9. Rule 16 of the Rules of 1966 envisages procedure for imposing minor penalty which is also reproduced hereunder:-

"16. Procedure for imposing minor penalties.-(1) Subject to the provisions of sub-rule (3) of Rule 15, no order imposing on a Government servant any of the penalties specified in clauses (i) to (iv) of Rule 10 and Rule 11 shall be made except after-
(a) informing the Government servant in writing of the proposal to take action against him and of the imputations of misconduct or misbehaviour on which it is proposed to be taken, and giving him a reasonable opportunity of making such representation as he may wish to make against the proposal;
(b) holding an inquiry in the manner laid down in sub-

rules (3) to (23) of Rule 14, in every case in which the disciplinary authority is of the opinion that such inquiry is necessary;

(c) taking the representation, if any, submitted by the Government servant under clause (a) and the record of inquiry, if any, held under clause (b) into consideration;

(d) recording a finding on each imputation of misconduct or misbehaviour; and

(e) consulting the commission where such consultation is necessary.

(1-a) xxx xxx xxx (2) The record of the proceedings in such cases shall include-

(i) a copy of the intimation to the Government servant of the proposal to take action against him;

(ii) a copy of the statement of imputation of misconduct or misbehaviour delivered to him;

(iii) his representation, if any;

(iv) the evidence produced during the inquiry;

(v) the advice of the commission, if any;

(vi) the findings on each imputation of misconduct or misbehaviour, and 6/8

(vii) the orders on the case together with the reasons therefor."

10. Perusal of aforementioned Rule 16 would show that under Rule 16 (1) (a), it is provided in categorical terms that after imputation of misconduct or misbehaviour on which action is proposed to be taken which has an effect of imposing of penalty without serving a charge sheet on delinquent, without giving him reasonable opportunity to defend, is prohibited.

11. The High Court of Madhya Pradesh in the case of Ku. Shailja R. Jeswani Vs. State of M.P. & Ors. reported in [2000 (3) MPHT 85 (NOC)], has held that notice cannot be construed as a proposal to take action against the petitioner with regard to imputation of misconduct and quashed the order imposing minor penalty.

12. In the case of Lal Audhraj Singh Lal Rampratap Singh v.
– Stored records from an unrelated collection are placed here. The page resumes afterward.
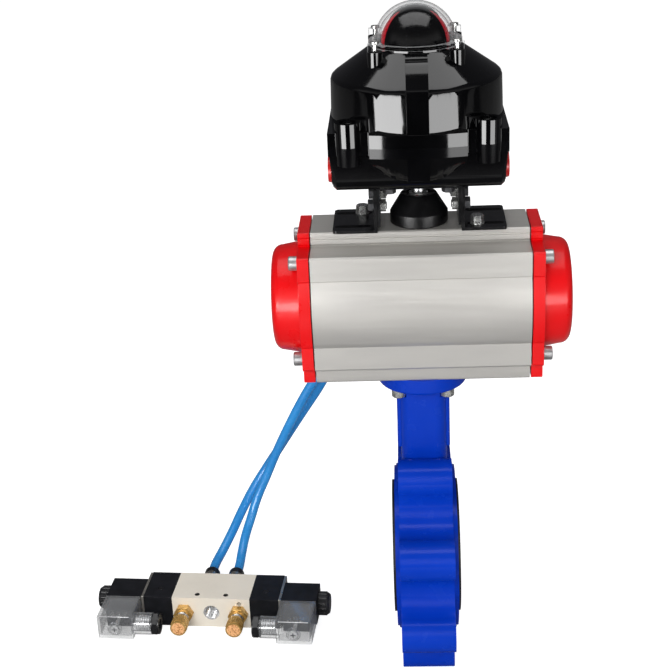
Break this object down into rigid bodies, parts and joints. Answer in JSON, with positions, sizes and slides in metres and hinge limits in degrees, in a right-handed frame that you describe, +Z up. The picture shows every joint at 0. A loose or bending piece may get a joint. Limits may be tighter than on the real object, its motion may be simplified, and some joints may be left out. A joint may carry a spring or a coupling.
{
  "type": "rotary pneumatic actuator",
  "caption": "Lug butterfly valve turned by a double-acting rack-and-pinion pneumatic actuator, with a domed limit-switch box on top and a solenoid valve joined to it by air tubes.",
  "frame": {"origin": "centre of the butterfly valve's bore, on the axis of its stem", "axes": "+X along the pipe, +Y towards the back of the actuator where the air ports are, +Z up the stem towards the switch box's dome"},
  "size_m": [0.3757, 0.2584, 0.5049],
  "materials": {
    "valve_paint": "gloss blue epoxy over ductile iron",
    "seat_rubber": "satin black rubber",
    "bearing_bronze": "machined bronze",
    "seal_rubber": "matte black rubber",
    "zinc_steel": "bright zinc-plated steel",
    "dark_steel": "dark plated steel",
    "cap_bolt_steel": "matte stainless steel",
    "disc_metal": "machined and polished stainless steel",
    "stem_steel": "ground stainless steel",
    "body_anodised": "satin hard-anodised extrusion",
    "cap_paint": "gloss red coating over cast aluminium",
    "bush_polymer": "natural acetal",
    "band_polymer": "dark acetal",
    "pinion_steel": "nickel-plated alloy steel",
    "piston_metal": "die-cast aluminium",
    "puck_plastic": "satin black plastic",
    "fitting_metal": "nickel-plated brass",
    "collar_plastic": "black plastic",
    "bracket_paint": "gloss black powder coat over steel",
    "box_plastic": "deep gloss black",
    "dome_clear": "clear polycarbonate",
    "mask_plastic": "gloss black plastic",
    "drum_red": "gloss red plastic",
    "shaft_steel": "stainless steel",
    "cam_plastic": "yellow plastic",
    "switch_plastic": "black thermoset",
    "terminal_plastic": "cream plastic",
    "plug_plastic": "red plastic",
    "valve_block": "champagne satin anodised block",
    "pilot_plastic": "black filled nylon",
    "armature_steel": "plated steel",
    "coil_plastic": "black moulded coil",
    "connector_clear": "clear polycarbonate",
    "connector_core": "dark plastic terminal block",
    "throttle_brass": "machined brass",
    "button_plastic": "black plastic",
    "tube_blue": "blue polyurethane tube"
  },
  "bodies": {
    "unit": {"valve_body": "valve_paint", "seat_liner": "seat_rubber", "stem_bushes": "bearing_bronze", "stem_seals": "seal_rubber", "flange_bolts": "zinc_steel", "actuator_body": "body_anodised", "end_cap_left": "cap_paint", "end_cap_right": "cap_paint", "cap_bolts": "cap_bolt_steel", "cap_gaskets": "seal_rubber", "pinion_bushes": "bush_polymer", "stop_bolts": "zinc_steel", "push_in_fittings": "fitting_metal", "release_collars": "collar_plastic", "bracket_feet": "bracket_paint", "bracket_bridge": "bracket_paint", "foot_screws": "zinc_steel", "bracket_bolts": "dark_steel", "bracket_nuts": "zinc_steel", "box_base": "box_plastic", "box_cover": "box_plastic", "box_gasket": "seal_rubber", "cover_screws": "zinc_steel", "dome_cover": "dome_clear", "dome_screws": "zinc_steel", "dome_mask": "mask_plastic", "limit_switches": "switch_plastic", "terminal_strip": "terminal_plastic", "entry_plugs": "plug_plastic", "solenoid_body": "valve_block", "pilot_blocks": "pilot_plastic", "armature_tubes": "armature_steel", "coils": "coil_plastic", "coil_nuts": "coil_plastic", "connectors": "connector_clear", "connector_cores": "connector_core", "gland_nuts": "coil_plastic", "throttle_bodies": "throttle_brass", "air_tube_a": "tube_blue", "air_tube_b": "tube_blue"},
    "drive_train": {"disc": "disc_metal", "disc_pins": "stem_steel", "stem": "stem_steel", "pinion": "pinion_steel", "pinion_circlip": "zinc_steel", "position_puck": "puck_plastic", "indicator_drum": "drum_red", "switch_shaft": "shaft_steel", "switch_cams": "cam_plastic"},
    "left_piston": {"piston_left": "piston_metal", "piston_bands_left": "band_polymer"},
    "right_piston": {"piston_right": "piston_metal", "piston_bands_right": "band_polymer"},
    "spool_body": {"spool": "stem_steel"},
    "left_plunger": {"plunger_left": "armature_steel"},
    "right_plunger": {"plunger_right": "armature_steel"},
    "left_throttle": {"throttle_drum_left": "throttle_brass"},
    "right_throttle": {"throttle_drum_right": "throttle_brass"},
    "left_override": {"override_left": "button_plastic"},
    "right_override": {"override_right": "button_plastic"}
  },
  "joints": [
    {"name": "pinion_turn", "type": "hinge", "parent": "unit", "child": "drive_train", "pos_m": [0, 0, 0.2081], "axis": [0, 0, 1], "range_deg": [0, 90]},
    {"name": "left_piston_slide", "type": "slide", "parent": "unit", "child": "left_piston", "axis": [-1, 0, 0], "range_m": [0, 0.02514]},
    {"name": "right_piston_slide", "type": "slide", "parent": "unit", "child": "right_piston", "axis": [1, 0, 0], "range_m": [0, 0.02514]},
    {"name": "spool_shift", "type": "slide", "parent": "unit", "child": "spool_body", "axis": [0.9969, -0.0785, 0], "range_m": [0, 0.004]},
    {"name": "left_plunger_pull", "type": "slide", "parent": "unit", "child": "left_plunger", "axis": [-0.9969, 0.0785, 0], "range_m": [0, 0.001], "stiffness_N_per_m": 600},
    {"name": "right_plunger_pull", "type": "slide", "parent": "unit", "child": "right_plunger", "axis": [0.9969, -0.0785, 0], "range_m": [0, 0.001], "stiffness_N_per_m": 600},
    {"name": "left_throttle_turn", "type": "hinge", "parent": "unit", "child": "left_throttle", "pos_m": [-0.19891, 0.01221, -0.07491], "axis": [-0.0785, -0.9969, 0], "range_deg": [-180, 180]},
    {"name": "right_throttle_turn", "type": "hinge", "parent": "unit", "child": "right_throttle", "pos_m": [-0.15404, 0.00868, -0.07491], "axis": [-0.0785, -0.9969, 0], "range_deg": [-180, 180]},
    {"name": "left_override_press", "type": "slide", "parent": "unit", "child": "left_override", "axis": [0, 0, -1], "range_m": [0, 0.0012], "stiffness_N_per_m": 500},
    {"name": "right_override_press", "type": "slide", "parent": "unit", "child": "right_override", "axis": [0, 0, -1], "range_m": [0, 0.0012], "stiffness_N_per_m": 500}
  ],
  "couplings": [
    {"joint": "left_piston_slide", "follows": "pinion_turn", "m_per_rad": 0.016},
    {"joint": "right_piston_slide", "follows": "pinion_turn", "m_per_rad": 0.016}
  ]
}
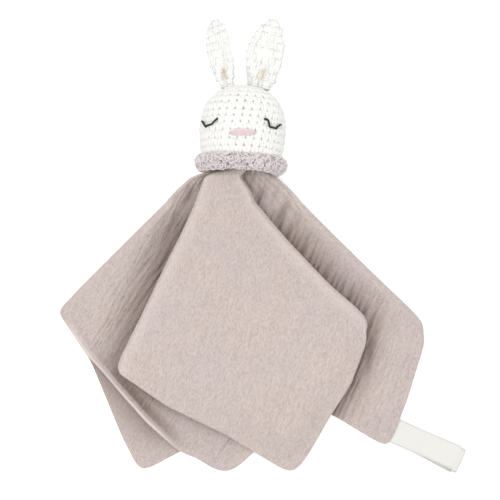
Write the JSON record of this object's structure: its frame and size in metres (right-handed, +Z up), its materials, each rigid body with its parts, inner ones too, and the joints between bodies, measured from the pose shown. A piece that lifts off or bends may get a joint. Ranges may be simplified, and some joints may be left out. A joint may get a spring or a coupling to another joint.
{
  "type": "comfort blanket lovey",
  "caption": "Comfort blanket: a square of double gauze gathered under a stuffed crocheted rabbit head with ribbed collar, two ears and a tape loop at one corner.",
  "frame": {"origin": "where the lowest layer of the cloth rests, straight below the neck as the object lies on its back", "axes": "+Z up from the surface the object lies on, +Y from the cloth towards the crown of the head, +X to the right of someone looking down at its face"},
  "size_m": [0.2777, 0.305, 0.061],
  "materials": {
    "muslin_face": "crinkled double gauze",
    "muslin_lining": "crinkled double gauze",
    "cream_crochet": "crocheted cotton yarn",
    "collar_wool": "fluffy ribbed yarn",
    "filling": "loose fibre",
    "eye_thread": "embroidery thread",
    "nose_thread": "satin stitch",
    "sewing_thread": "sewing thread",
    "cotton_tape": "twill tape"
  },
  "bodies": {
    "blanket": {"muslin_face": "muslin_face", "muslin_lining": "muslin_lining", "tag_seam": "sewing_thread"},
    "tag": {"tag_loop": "cotton_tape"},
    "gather": {"neck_gather": "muslin_face"},
    "tie": {"neck_tie": "sewing_thread"},
    "head": {"collar": "collar_wool", "collar_seam": "sewing_thread", "head_cover": "cream_crochet", "head_filling": "filling", "left_eye": "eye_thread", "right_eye": "eye_thread", "nose": "nose_thread", "left_ear_seam": "sewing_thread", "right_ear_seam": "sewing_thread"},
    "ear_left": {"left_ear": "cream_crochet"},
    "ear_right": {"right_ear": "cream_crochet"}
  },
  "joints": [
    {"name": "neck_nod", "type": "hinge", "parent": "blanket", "child": "gather", "pos_m": [0, 0.135, 0.031], "axis": [0.9988, -0.048, 0], "range_deg": [-20, 60], "deforming": ["neck_gather"]},
    {"name": "neck_tilt", "type": "hinge", "parent": "gather", "child": "tie", "pos_m": [0, 0.135, 0.031], "axis": [0.0029, 0.061, 0.9981], "range_deg": [-15, 15]},
    {"name": "neck_turn", "type": "hinge", "parent": "tie", "child": "head", "pos_m": [0, 0.135, 0.031], "axis": [0.0479, 0.997, -0.061], "range_deg": [-40, 40]},
    {"name": "left_ear_flop", "type": "hinge", "parent": "head", "child": "ear_left", "pos_m": [-0.0094, 0.19359, 0.02745], "axis": [0.9824, 0.1861, -0.0143], "range_deg": [-35, 70]},
    {"name": "right_ear_flop", "type": "hinge", "parent": "head", "child": "ear_right", "pos_m": [0.01281, 0.19318, 0.02741], "axis": [0.9639, -0.266, 0.0134], "range_deg": [-35, 70]},
    {"name": "tag_flap", "type": "hinge", "parent": "blanket", "child": "tag", "pos_m": [0.10562, -0.03581, 0.0008], "axis": [-0.3915, -0.9202, 0], "range_deg": [-80, 90]}
  ]
}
State of Madhya Pradesh reported in (1967 MPLJ 528), a Division Bench of the Madhya Pradesh High Court has clearly held that merely giving a notice to the Government servant saying that he is guilty of certain lapse or misconduct and asking him to show cause against the punishment of withholding of increments is not sufficient. It was observed in para 5 as under: -

"5. The petitioner's grievance that he was not given an effective opportunity of showing cause against the proposed punishment of withholding of his increments is also substantial. Under rule 55-A of the M.P. Civil Services (Classification, Control and Appeal) Rules, which were in force before 13th August 1965, such a punishment could be imposed on any Government servant only after giving him an adequate opportunity of making a representation that he desired to make and after taking into consideration such representation, if made. So also, under rule 13(1)(a) of the M.P. Civil Services (Classification, Control and Appeal) Rules, 1965, the punishment of withholding of increment can be imposed only after the Government servant is informed in writing of 7/8 the proposal to take this action against him and of the allegations on which it is proposed to be taken and given an opportunity to make any representation he may wish to make and after taking into consideration such representation, if made. No doubt, it is not necessary to hold a departmental enquiry for imposing on a Government servant the punishment of withholding an increment. But he is clearly entitled to an effective opportunity of meeting the allegations on which it is proposed to withhold his increment. Merely giving a notice to the Government servant saying that he is guilty of certain lapse or misconduct and asking him to show cause against the punishment of withholding of increments is not sufficient. The Government servant must be informed of the allegations against him and the material on which they are based. In the present case, the second notice, which was issued to the applicant on 15th April 1963, was, as stated in the return itself, on the basis of report of enquiry which was held in July 1954. A copy of that report should have been supplied to the petitioner for enabling him to meet the charge of negligence levelled against him and to show that he did not deserve any punishment."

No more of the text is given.